◆ Your objective: Determine the number of lines in these entries that hold the word "from". Give the number and nothing more.

◆ CAD and scene scripts:
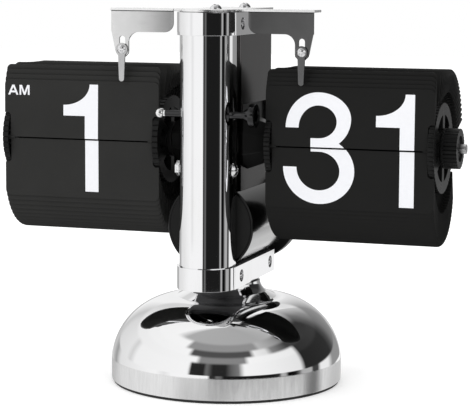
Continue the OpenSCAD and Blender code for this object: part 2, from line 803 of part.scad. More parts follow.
module circuit_board() {
    y = case_y1 - wall - 6;
    z = drum_z + 16;
    half = case_x - wall - 1.5;
    color([0.1, 0.35, 0.2]) union() {
        translate([-half, y, z]) cube([2 * half, 1.2, case_top - wall - z - 4]);
        translate([-4, y - 1.6, z + 5]) cube([8, 1.7, 8]);
        translate([3, y + 1.1, z + 12]) cube([3, 2, 6]);
        translate([-5, y + 1, z + 8]) rod_y(1.5, 0, 3);
    }
}

module minute_gear() on_drum_axis()
    color([0.92, 0.9, 0.85]) gear_x(minute_teeth, 90 + 180 / minute_teeth, minute_gear_x, gear_t, inner_shaft_r + fit_gap);

module minute_pinion() on_drum_axis() color([0.92, 0.9, 0.85])
    gear_x(minute_pinion_teeth, 0, pinion_x, minute_gear_x - pinion_x, inner_shaft_r + fit_gap);

module arbor_wheel() translate([0, arbor_y, drum_z]) color([0.92, 0.9, 0.85])
    gear_x(arbor_teeth, 180 + 180 / arbor_teeth, pinion_x + 0.6, gear_t, arbor_r + fit_gap);

// Steel arbor with the pinion that drives the hour gear
module arbor() translate([0, arbor_y, drum_z]) color([0.75, 0.75, 0.76]) union() {
    rod_x(arbor_r, -case_x + wall + 0.1, 2 * (case_x - wall - 0.1));
    gear_x(arbor_pinion_teeth, 0, -pinion_x - 2.6, 2.6, arbor_r - 0.1);
}

module hour_gear() on_drum_axis() color([0.92, 0.9, 0.85])
    gear_x(hour_teeth, 180 / hour_teeth, -pinion_x - 0.5 - gear_t, gear_t, inner_shaft_r + fit_gap);

// ---------------------------------------------------------------- battery

module on_battery_axis() {
    translate([0, 0, battery_z]) children();
}

module battery_shell() {
    y = web_y + 0.1;
    color([0.8, 0.8, 0.82]) on_battery_axis() difference() {
        rod_y(battery_r, y, ring_y - y, $fn = 96);
        rod_y(battery_r - battery_t, y - 1, ring_y - y + 2, $fn = 96);
    }
}

module battery_disc() {
    color([0.08, 0.08, 0.08]) on_battery_axis()
        rod_y(battery_r - battery_t - 0.02, web_y + 0.3, disc_t, $fn = 96);
}

module battery_ring() {
    color([0.07, 0.07, 0.07]) on_battery_axis() difference() {
        rod_y(ring_r, ring_y, ring_l, $fn = 96);
        rod_y(cell_r + 0.6, ring_y - 1, ring_l + 2, $fn = 96);
    }
}

module battery_cell() {
    nub = 1.5;
    color([0.15, 0.2, 0.45]) on_battery_axis() union() {
        rod_y(cell_r, cell_y + nub, cell_l - nub - 0.1, $fn = 96);
        rod_y(4.6, cell_y, nub + 1);
    }
}

// Front contact: a dished spring plate that the cell's nub presses on
module contact_spring() {
    y = web_y + 0.3 + disc_t;
    color([0.78, 0.7, 0.45]) on_battery_axis() translate([0, y, 0]) rotate([-90, 0, 0])
        rotate_extrude() polygon([[0, 0.8], [4, 0.8], [8, 0], [10, 0], [10, 0.4], [8.2, 0.4], [4.2, 1.2], [0, 1.2]]);
}

module contact_plate() {
    y = cell_y + cell_l + 0.4;
    color([0.78, 0.7, 0.45]) on_battery_axis() union() {
        rod_y(9, y + 0.8, 0.6);
        rod_y(5, y, 1);
    }
}

// Cap that closes the battery tube: it pulls straight off the back
module battery_cap() {
    floor_y = cell_y + cell_l + 1.8;
    color([0.08, 0.08, 0.08]) on_battery_axis() difference() {
        rod_y(cap_r, cap_y, cap_l, $fn = 96);
        rod_y(cell_r + 0.6, cap_y - 1, floor_y - cap_y + 1, $fn = 96);
        for (i = [0 : cap_grips - 1]) rotate([0, i * 360 / cap_grips, 0]) translate([cap_r + 0.2, 0, 0])
            rod_y(0.9, cap_y + 1.5, cap_l, $fn = 6);
    }
}

base_pad();
base_weight();
base_dome();
base_bolt();
foot_block();
head_block();
lower_strap();
upper_strap();
strap_screws();
column_tube();
chassis();
cross_screw();
stay_rod();
stay_ring();
top_bracket();
top_screws();
finger_left();
finger_screw_left();
finger_right();
finger_screw_right();
gearcase_left();
gearcase_right();
gearcase_screws();
gear_plate();
shaft_bushes();
motor_body();
motor_pinion();
circuit_board();
arbor();
arbor_wheel();
minute_shaft();
minute_gear();
minute_pinion();
minute_collar();
minute_hub();
minute_wheel_inner();
minute_wheel_outer();
setting_knob();
hour_shaft();
hour_gear();
hour_collar();
hour_hub();
hour_wheel_inner();
hour_wheel_outer();
minute_flaps_upper();
minute_flaps_lower();
minute_falling_flap();
hour_flaps_upper();
hour_flaps_lower();
hour_falling_flap();
battery_shell();
battery_disc();
battery_ring();
battery_cell();
contact_spring();
contact_plate();
battery_cap();
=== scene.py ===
"""Flip number clock on a polished column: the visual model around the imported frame, in metres."""

import json
from math import asin, atan2, cos, exp, hypot, pi, radians, sin

import bpy
from mathutils import Matrix, Vector


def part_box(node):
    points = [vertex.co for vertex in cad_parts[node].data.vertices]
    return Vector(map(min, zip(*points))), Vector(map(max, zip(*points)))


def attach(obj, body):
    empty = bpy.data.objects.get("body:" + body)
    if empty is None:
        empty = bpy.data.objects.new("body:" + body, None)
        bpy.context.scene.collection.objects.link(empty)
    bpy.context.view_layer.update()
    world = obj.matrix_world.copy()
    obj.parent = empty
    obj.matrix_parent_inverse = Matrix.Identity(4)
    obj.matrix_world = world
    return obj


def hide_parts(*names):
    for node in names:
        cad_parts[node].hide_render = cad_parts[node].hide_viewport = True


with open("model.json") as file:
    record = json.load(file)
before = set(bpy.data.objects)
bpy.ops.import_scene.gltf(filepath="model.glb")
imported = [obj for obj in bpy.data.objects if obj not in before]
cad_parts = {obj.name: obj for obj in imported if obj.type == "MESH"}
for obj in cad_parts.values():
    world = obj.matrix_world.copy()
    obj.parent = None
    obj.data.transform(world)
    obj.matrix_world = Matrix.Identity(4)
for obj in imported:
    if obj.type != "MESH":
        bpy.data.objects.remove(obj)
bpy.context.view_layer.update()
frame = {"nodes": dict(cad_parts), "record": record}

MM = 0.001
NODES = frame["nodes"]


# ---------------------------------------------------------------- modelling by hand

def mm_box(node):
    """Lowest and highest corner of a CAD node, in millimetres."""
    low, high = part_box(node)
    return low / MM, high / MM


def at(*place):
    """A place in millimetres as metres."""
    return tuple(value * MM for value in place)


def only(piece):
    """Select this piece alone and make it active."""
    if bpy.context.mode != "OBJECT":
        bpy.ops.object.mode_set(mode="OBJECT")
    bpy.ops.object.select_all(action="DESELECT")
    piece.select_set(True)
    bpy.context.view_layer.objects.active = piece


def edit(piece):
    """Edit mode on one piece with nothing selected."""
    only(piece)
    bpy.ops.object.mode_set(mode="EDIT")
    bpy.ops.mesh.select_mode(type="VERT")
    bpy.ops.mesh.select_all(action="DESELECT")


def named(name):
    """The primitive just added, under its own name."""
    piece = bpy.context.active_object
    piece.name = name
    piece.data.name = name
    return piece


def clean(piece, gap=1e-6):
    """Merge doubles and turn all faces outwards."""
    edit(piece)
    bpy.ops.mesh.select_all(action="SELECT")
    bpy.ops.mesh.remove_doubles(threshold=gap)
    bpy.ops.mesh.normals_make_consistent(inside=False)
    bpy.ops.object.mode_set(mode="OBJECT")


def settle(piece):
    """Put the piece's turn and place into its mesh."""
    only(piece)
    bpy.ops.object.transform_apply(location=True, rotation=True, scale=True)


def soften(piece, width, segments=2, edge_angle=38):
    """Round the sharp edges by a width in millimetres."""
    only(piece)
    bevel = piece.modifiers.new("edges", "BEVEL")
    bevel.width = width * MM
    bevel.segments = segments
    bevel.limit_method = "ANGLE"
    bevel.angle_limit = radians(edge_angle)
    bevel.use_clamp_overlap = True
    bpy.ops.object.modifier_apply(modifier=bevel.name)


def smooth(piece, edge_angle=32):
    """Smooth shading in which the large faces stay true and the rounded edges take the bend."""
    only(piece)
    bpy.ops.object.shade_smooth_by_angle(angle=radians(edge_angle))
    weighted = piece.modifiers.new("weighted", "WEIGHTED_NORMAL")
    weighted.weight = 100
    weighted.keep_sharp = True
    bpy.ops.object.modifier_apply(modifier=weighted.name)


def turned(name, profile, sides):
    """A solid of revolution about Z from a closed outline of (radius, height) in millimetres."""
    bpy.ops.object.select_all(action="DESELECT")
    radius, height = profile[0]
    bpy.ops.mesh.primitive_circle_add(vertices=sides, radius=radius * MM, location=at(0, 0, height))
    piece = named(name)
    settle(piece)
    edit(piece)
    bpy.ops.mesh.select_all(action="SELECT")
    for next_radius, next_height in profile[1:] + profile[:1]:
        rise = (next_height - height) * MM
        bpy.ops.mesh.extrude_region_move(TRANSFORM_OT_translate={"value": (0, 0, rise)})
        ratio = next_radius / radius
        bpy.ops.transform.resize(value=(ratio, ratio, 1), center_override=at(0, 0, next_height))
        radius, height = next_radius, next_height
    bpy.ops.object.mode_set(mode="OBJECT")
    clean(piece)
    return piece


def refined(node, width, edge_angle=38, segments=2):
    """A merged copy of a CAD node with rounded edges, which stands for the node."""
    source = NODES[node]
    piece = bpy.data.objects.new(node + "_finish", source.data.copy())
    bpy.context.scene.collection.objects.link(piece)
    only(piece)
    bpy.ops.mesh.customdata_custom_splitnormals_clear()
    edit(piece)
    bpy.ops.mesh.select_all(action="SELECT")
    bpy.ops.mesh.remove_doubles(threshold=2e-6)
    bpy.ops.mesh.dissolve_limited(angle_limit=radians(0.6))
    bpy.ops.object.mode_set(mode="OBJECT")
    if width:
        soften(piece, width, segments, edge_angle)
    smooth(piece)
    return piece


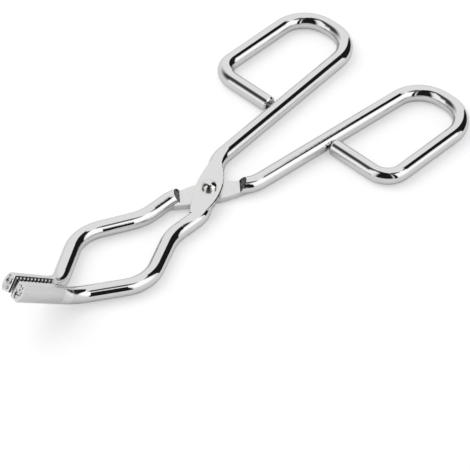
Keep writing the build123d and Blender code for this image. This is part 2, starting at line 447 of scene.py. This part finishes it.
@dataclass(frozen=True)
class PlatedRodFinish:
    """Bright plating on bent rod, with satin flats and jaws, and painted shade on the lap's shoulders and in
    the grooves.
    """

    effects: SharedEffects
    side: Side
    plating: Colour = (0.93, 0.93, 0.925, 1.0)
    satin: Colour = (0.97, 0.97, 0.965, 1.0)
    satin_worn: Colour = grey(0.84)
    worn_share: float = 0.3
    # Painted shade on the shoulders' step faces, mottled between these two levels
    shoulder_shade_dark: Colour = grey(0.03)
    shoulder_shade_light: Colour = grey(0.3)
    # Painted shade in the jaw's grooves
    groove_painted_shade: Colour = grey(0.006)
    clean_roughness: float = 0.025
    hazed_roughness: float = 0.07
    satin_roughness: float = 0.22
    streak_roughness: float = 0.08
    dark_roughness: float = 0.5
    blade_brushing: float = 7000.0
    jaw_brushing: float = 5000.0
    ripple_strength: float = 0.35
    ripple_depth: float = 0.08
    brush_strength: float = 0.06
    brush_depth: float = 0.02

    def build(self) -> bpy.types.Material:
        """Build the material of one half.

        Returns:
            The new material.
        """
        graph = MetalGraph(f"plated_rod_{self.side.name.lower()}")
        flats = self._flats(graph)
        shoulders = self._shoulders(graph)
        depth, reach = self._jaw_axes(graph)
        jaw = self._jaw(graph, depth, reach)
        grooves = self._groove_painted_shade(graph, depth, reach)
        satin = graph.math("MAXIMUM", flats, jaw)

        along = self.side.mirror(SHAPE.blade_direction)
        brushing = graph.group(
            self.effects.brushing,
            position=graph.position,
            along=Vector((-along.y, along.x, 0.0)),
            scale=self.blade_brushing,
        )
        jaw_brushing = graph.group(
            self.effects.brushing,
            position=graph.position,
            along=SHAPE.jaw_direction,
            scale=self.jaw_brushing,
        )
        ripple = graph.group(self.effects.ripple, position=graph.position)
        haze = graph.group(
            self.effects.haze,
            position=graph.position,
            clean=self.clean_roughness,
            hazed=self.hazed_roughness,
        )
        # Mottling of the painted shade on the shoulders
        mottled = graph.group(
            self.effects.mottled_grain_and_shade,
            position=graph.position,
            dark=self.shoulder_shade_dark,
            light=self.shoulder_shade_light,
        )

        streaks = graph.lerp(jaw, brushing.outputs["Streaks"], jaw_brushing.outputs["Streaks"])
        worn = graph.blend(graph.math("MULTIPLY", streaks, self.worn_share), self.satin, self.satin_worn)
        colour = graph.blend(satin, self.plating, worn)
        # Painted shade: the shoulders' step faces go near black, mottled
        colour = graph.blend(shoulders, colour, mottled.outputs["Color"])
        # Painted shade: the grooves go near black, darker the deeper they are
        colour = graph.blend(grooves, colour, self.groove_painted_shade)

        streaked = graph.math("MULTIPLY", streaks, self.streak_roughness)
        satin_rough = graph.math("ADD", streaked, self.satin_roughness)
        roughness = graph.lerp(satin, haze.outputs["Roughness"], satin_rough)
        roughness = graph.lerp(graph.math("MAXIMUM", shoulders, grooves), roughness, self.dark_roughness)

        waves = graph.bump(ripple.outputs["Height"], self.ripple_strength, self.ripple_depth)
        strength = graph.math("MULTIPLY", satin, self.brush_strength)
        marks = graph.bump(brushing.outputs["Height"], strength, self.brush_depth, waves)
        return graph.finish(colour, roughness, marks)

    @staticmethod
    def _flats(graph: MetalGraph) -> bpy.types.NodeSocket:
        """Mask of the blade's two flats: level faces near the pivot, below the rod's round top."""
        split = graph.add("ShaderNodeSeparateXYZ")
        graph.feed(split.inputs[0], graph.normal)
        level = graph.window(graph.math("ABSOLUTE", split.outputs["Z"]), *SHAPE.blade_level)
        pivot = Vector(SHAPE.pivot) * MM
        distance = graph.vector("DISTANCE", graph.position, pivot).outputs["Value"]
        near = graph.math("SUBTRACT", 1.0, graph.span(distance, SHAPE.blade_satin))
        return graph.math("MULTIPLY", level, near)

    def _shoulders(self, graph: MetalGraph) -> bpy.types.NodeSocket:
        """Mask of the two step faces of the half lap, where shade is painted."""
        lean = SHAPE.shoulder_lean * self.side.value
        level = sqrt(1.0 - SHAPE.shoulder_lean**2)
        turn = radians(SHAPE.shoulder_turn * self.side.value)
        masks = []
        for centre, sign in zip(SHAPE.shoulders, (1.0, -1.0)):
            place = self.side.mirror(centre)
            place.z = SHAPE.pivot[2] + (place.z - SHAPE.pivot[2]) * self.side.value
            facing = Vector((sign * level * cos(turn), sign * level * sin(turn), -lean))
            patch = graph.group(
                self.effects.patch,
                position=graph.position,
                normal=graph.normal,
                centre=place * MM,
                radius=SHAPE.shoulder_radius * MM,
                facing=facing,
                limit=SHAPE.shoulder_limit,
            )
            masks.append(patch.outputs["Mask"])
        return graph.math("MAXIMUM", *masks)

    @staticmethod
    def _jaw(
        graph: MetalGraph, depth: bpy.types.NodeSocket, along: bpy.types.NodeSocket
    ) -> bpy.types.NodeSocket:
        """Mask of the forged back, top and underside of the jaw, rising over its heel."""
        rising = graph.span(along, SHAPE.jaw_forging)
        behind = graph.span(depth, SHAPE.grip_edge)
        return graph.math("MULTIPLY", rising, behind)

    @staticmethod
    def _groove_painted_shade(
        graph: MetalGraph, depth: bpy.types.NodeSocket, along: bpy.types.NodeSocket
    ) -> bpy.types.NodeSocket:
        """Mask of the painted shade in the V grooves, darker the deeper they are."""
        sunk = graph.span(depth, SHAPE.groove_darkening)
        shallow = graph.math("SUBTRACT", 1.0, graph.span(depth, SHAPE.groove_floor))
        on_jaw = graph.span(along, SHAPE.groove_start)
        return graph.math("MULTIPLY", graph.math("MULTIPLY", sunk, shallow), on_jaw)

    def _jaw_axes(self, graph: MetalGraph) -> tuple[bpy.types.NodeSocket, bpy.types.NodeSocket]:
        """Depth behind the grip face and distance along the jaw, in metres, at a position."""
        corner = self.side.mirror(SHAPE.jaw_corner) * MM
        offset = graph.vector("SUBTRACT", graph.position, corner).outputs[0]
        depth = graph.dot(offset, self.side.mirror(SHAPE.grip_normal) * -1.0)
        return depth, graph.dot(offset, SHAPE.jaw_direction)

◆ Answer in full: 4